┏━━
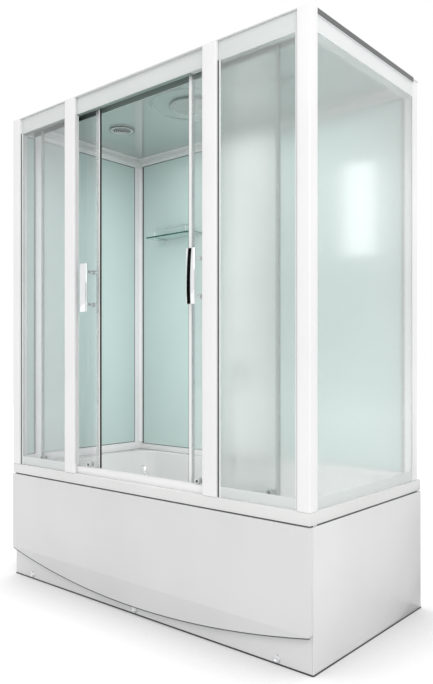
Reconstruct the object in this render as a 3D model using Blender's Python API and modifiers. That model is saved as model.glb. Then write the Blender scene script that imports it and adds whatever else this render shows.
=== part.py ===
"""Shower-bath cabin: a deep bath under a glazed cabin with two sliding doors.

Metres, +Z up. The origin is on the floor, under the middle of the cabin, and the front faces -Y.
Every piece is one named object in the collection shower_cabin. The solids that cut or build up
a piece stay in the collection cutters.
"""
import bmesh
import bpy
from math import atan2, cos, pi, radians, sin
from mathutils import Matrix, Vector

# Overall size of the cabin
WIDTH = 1.70
DEPTH = 0.85
HEIGHT = 2.20

# Clearances and working values shared by all pieces
SEAT_GAP = 0.0003
SHAFT_CLEARANCE = 0.0006
OVERRUN = 0.010
WELD = 0.00001
SMOOTH_ANGLE = radians(35)

# Bath: rim, deck and basin
RIM_TOP = 0.5377
RIM_HEIGHT = 0.0447
RIM_WALL = 0.004
RIM_ROUNDING = 0.005
DECK_END = 0.120
DECK_FRONT = 0.110
DECK_BACK = 0.090
BASIN_FLOOR = 0.140
BASIN_WALL = 0.006
BASIN_END_LEAN = 0.130
BASIN_SIDE_LEAN = 0.075
BASIN_CORNER = 0.110
BASIN_FILLET = 0.050
BASIN_LIP = 0.010

# Waste and overflow of the bath
WASTE_SIDE = 0.100
WASTE_BACK = 0.120
WASTE_BORE = 0.017
WASTE_TUBE = 0.022
WASTE_FLANGE = 0.035
WASTE_FLANGE_THICKNESS = 0.0025
WASTE_LENGTH = 0.080
PLUG_RADIUS = 0.028
PLUG_THICKNESS = 0.006
PLUG_STEM = 0.004
PLUG_STEM_LENGTH = 0.045
OVERFLOW_DROP = 0.1077
OVERFLOW_RADIUS = 0.032
OVERFLOW_THICKNESS = 0.016
OVERFLOW_SHAFT = 0.006
OVERFLOW_SHAFT_LENGTH = 0.028

# Base frame of square steel tube, and its screw feet
TUBE = 0.025
CROSS_INSET = 0.050
FOOT_INSET = 0.0707
FOOT_ROD = 0.006
FOOT_ROD_RECESS = 0.004
FOOT_NUT = 0.011
FOOT_NUT_THICKNESS = 0.008
FOOT_PAD = 0.024
FOOT_PAD_THICKNESS = 0.007
FOOT_NECK = 0.010
FOOT_NECK_HEIGHT = 0.016

# Panels below the rim
PANEL_WALL = 0.004
PANEL_SHADOW_GAP = 0.0045
FLOOR_CLEARANCE = 0.003
PLINTH_SETBACK = 0.020
PLINTH_TOP = 0.250
APRON_END_HEIGHT = 0.129
APRON_MIDDLE_HEIGHT = 0.040
APRON_CORNER = 0.010
APRON_ROUNDING = 0.003

# Fixed glass and the posts round it
PANE = 0.005
PANE_RECESS = 0.0143
SIDE_PANE_RECESS = 0.0107
CORNER_POST_WIDTH = 0.054
CORNER_POST_DEPTH = 0.050
BACK_POST_DEPTH = 0.046
BACK_POST_INSET = 0.010
POST_WALL = 0.005
DOOR_POST_WALL = 0.0025
POST_ROUNDING = 0.006
FRONT_PANE_SHARE = 0.438442
DOOR_POST_WIDTH = 0.070
DOOR_POST_PROUD = 0.001
DOOR_POST_CLEARANCE = 0.0017
DOOR_POST_REAR_INSET = 0.008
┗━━
*DIRECTIONS FOR THIS TASK*
What is needed is an exact copy of the lines from the start of the listing through the line where "two sliding doors." sits, please, both end lines included and nothing more.

*ANSWER FOR THE TASK*
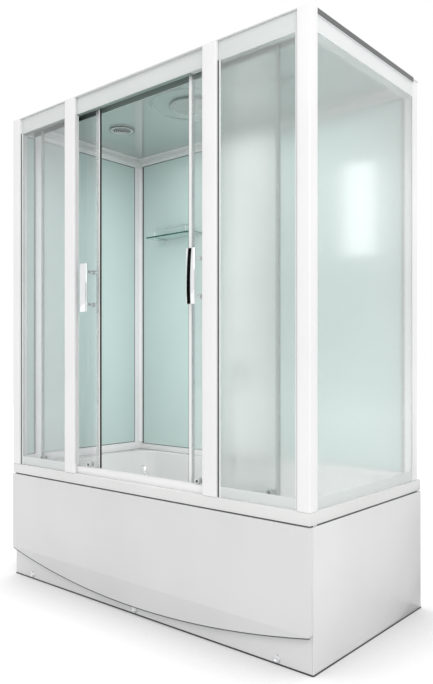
Reconstruct the object in this render as a 3D model using Blender's Python API and modifiers. That model is saved as model.glb. Then write the Blender scene script that imports it and adds whatever else this render shows.
=== part.py ===
"""Shower-bath cabin: a deep bath under a glazed cabin with two sliding doors.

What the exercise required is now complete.